## TO BE DONE
Set down the listing below verbatim, but only from its first line through the line containing "BLOCK_INNER_X - SEAT_GAP, 0, 0), steel);".

## SOURCE EXCERPT
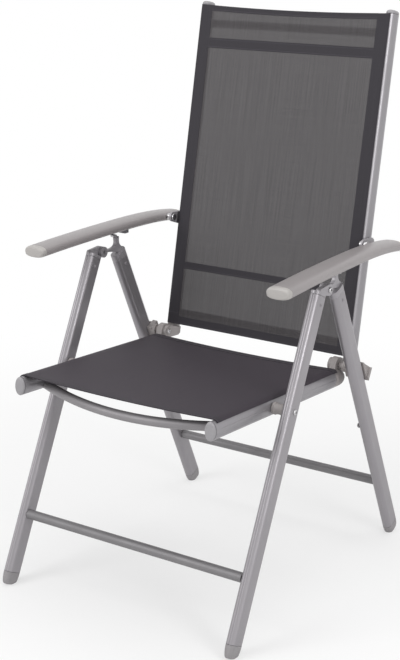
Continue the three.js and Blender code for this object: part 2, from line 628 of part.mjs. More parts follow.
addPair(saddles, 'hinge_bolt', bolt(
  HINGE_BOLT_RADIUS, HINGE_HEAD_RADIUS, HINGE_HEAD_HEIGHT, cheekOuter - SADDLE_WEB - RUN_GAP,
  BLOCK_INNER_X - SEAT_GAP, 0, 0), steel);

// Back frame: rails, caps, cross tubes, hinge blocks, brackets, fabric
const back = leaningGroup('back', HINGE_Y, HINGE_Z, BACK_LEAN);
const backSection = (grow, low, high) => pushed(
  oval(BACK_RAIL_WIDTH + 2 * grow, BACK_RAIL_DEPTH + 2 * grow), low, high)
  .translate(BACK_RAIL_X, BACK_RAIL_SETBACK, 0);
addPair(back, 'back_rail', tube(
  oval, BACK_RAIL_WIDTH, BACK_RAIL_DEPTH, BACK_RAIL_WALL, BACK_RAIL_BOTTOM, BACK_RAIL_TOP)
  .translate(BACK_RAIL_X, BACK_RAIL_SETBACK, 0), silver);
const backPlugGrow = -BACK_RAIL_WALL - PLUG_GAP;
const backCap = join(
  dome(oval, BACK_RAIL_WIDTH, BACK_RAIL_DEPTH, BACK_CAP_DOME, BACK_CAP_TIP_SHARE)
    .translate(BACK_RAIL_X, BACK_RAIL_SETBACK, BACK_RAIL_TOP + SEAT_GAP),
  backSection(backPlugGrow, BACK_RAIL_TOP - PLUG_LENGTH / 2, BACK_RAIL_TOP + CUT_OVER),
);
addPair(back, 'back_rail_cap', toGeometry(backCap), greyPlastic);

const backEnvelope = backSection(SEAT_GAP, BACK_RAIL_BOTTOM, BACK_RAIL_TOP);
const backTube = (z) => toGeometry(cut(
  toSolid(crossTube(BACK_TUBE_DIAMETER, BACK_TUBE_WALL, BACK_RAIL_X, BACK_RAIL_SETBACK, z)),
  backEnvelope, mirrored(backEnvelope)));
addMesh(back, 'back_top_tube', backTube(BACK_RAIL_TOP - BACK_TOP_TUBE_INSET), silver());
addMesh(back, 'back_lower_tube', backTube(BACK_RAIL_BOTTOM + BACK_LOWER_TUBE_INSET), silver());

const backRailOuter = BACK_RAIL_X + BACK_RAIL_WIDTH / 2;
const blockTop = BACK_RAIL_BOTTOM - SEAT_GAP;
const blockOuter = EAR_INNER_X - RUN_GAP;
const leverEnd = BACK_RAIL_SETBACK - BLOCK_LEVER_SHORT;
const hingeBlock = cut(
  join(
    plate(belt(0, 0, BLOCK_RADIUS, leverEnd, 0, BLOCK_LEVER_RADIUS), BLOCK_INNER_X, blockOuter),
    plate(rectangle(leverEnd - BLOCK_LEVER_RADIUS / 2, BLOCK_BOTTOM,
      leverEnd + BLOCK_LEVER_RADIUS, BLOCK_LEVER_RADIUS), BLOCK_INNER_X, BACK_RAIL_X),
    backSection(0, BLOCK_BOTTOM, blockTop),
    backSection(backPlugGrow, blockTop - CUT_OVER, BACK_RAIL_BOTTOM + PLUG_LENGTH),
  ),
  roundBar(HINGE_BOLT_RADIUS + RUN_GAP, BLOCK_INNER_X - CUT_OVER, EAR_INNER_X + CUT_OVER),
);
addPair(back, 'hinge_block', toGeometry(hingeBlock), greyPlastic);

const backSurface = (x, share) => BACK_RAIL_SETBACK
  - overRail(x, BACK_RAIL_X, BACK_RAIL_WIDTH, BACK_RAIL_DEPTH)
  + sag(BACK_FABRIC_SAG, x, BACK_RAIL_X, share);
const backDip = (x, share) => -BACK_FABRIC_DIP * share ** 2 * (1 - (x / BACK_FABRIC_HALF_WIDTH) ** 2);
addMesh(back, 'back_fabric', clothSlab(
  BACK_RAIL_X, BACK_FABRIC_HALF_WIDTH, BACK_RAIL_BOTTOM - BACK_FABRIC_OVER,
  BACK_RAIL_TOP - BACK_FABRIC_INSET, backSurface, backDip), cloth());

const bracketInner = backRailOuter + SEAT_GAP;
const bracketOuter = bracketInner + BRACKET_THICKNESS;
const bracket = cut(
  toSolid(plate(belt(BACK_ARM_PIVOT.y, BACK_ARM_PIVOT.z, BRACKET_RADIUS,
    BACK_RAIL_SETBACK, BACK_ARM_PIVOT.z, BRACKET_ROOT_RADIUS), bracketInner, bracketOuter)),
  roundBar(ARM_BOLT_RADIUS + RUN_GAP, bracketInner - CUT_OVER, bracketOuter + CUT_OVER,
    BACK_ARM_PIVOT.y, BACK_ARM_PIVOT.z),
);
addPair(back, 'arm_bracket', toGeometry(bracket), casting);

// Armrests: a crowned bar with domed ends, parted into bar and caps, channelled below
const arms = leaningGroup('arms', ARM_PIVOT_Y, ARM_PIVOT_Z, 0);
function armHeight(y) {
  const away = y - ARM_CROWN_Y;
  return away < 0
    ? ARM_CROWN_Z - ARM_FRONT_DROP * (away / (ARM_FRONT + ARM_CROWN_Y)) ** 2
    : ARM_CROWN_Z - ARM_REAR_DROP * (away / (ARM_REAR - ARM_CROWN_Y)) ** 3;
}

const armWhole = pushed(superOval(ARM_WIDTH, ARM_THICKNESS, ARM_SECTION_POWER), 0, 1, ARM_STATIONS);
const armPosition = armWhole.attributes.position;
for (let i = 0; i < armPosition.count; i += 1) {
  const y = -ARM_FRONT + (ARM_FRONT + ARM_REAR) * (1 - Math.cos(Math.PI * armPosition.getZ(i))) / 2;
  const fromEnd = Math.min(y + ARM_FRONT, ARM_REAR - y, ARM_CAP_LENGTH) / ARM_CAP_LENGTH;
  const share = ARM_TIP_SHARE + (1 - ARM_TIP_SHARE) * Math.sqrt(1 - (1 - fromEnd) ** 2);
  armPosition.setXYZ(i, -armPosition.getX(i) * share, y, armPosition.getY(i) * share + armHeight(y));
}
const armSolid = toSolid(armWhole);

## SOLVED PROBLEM
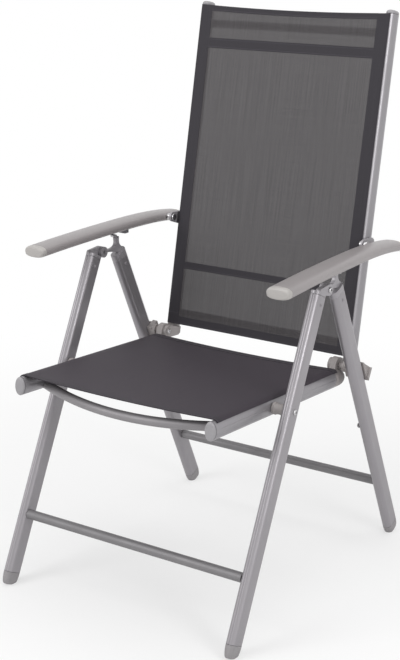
Continue the three.js and Blender code for this object: part 2, from line 628 of part.mjs. More parts follow.
addPair(saddles, 'hinge_bolt', bolt(
  HINGE_BOLT_RADIUS, HINGE_HEAD_RADIUS, HINGE_HEAD_HEIGHT, cheekOuter - SADDLE_WEB - RUN_GAP,
  BLOCK_INNER_X - SEAT_GAP, 0, 0), steel);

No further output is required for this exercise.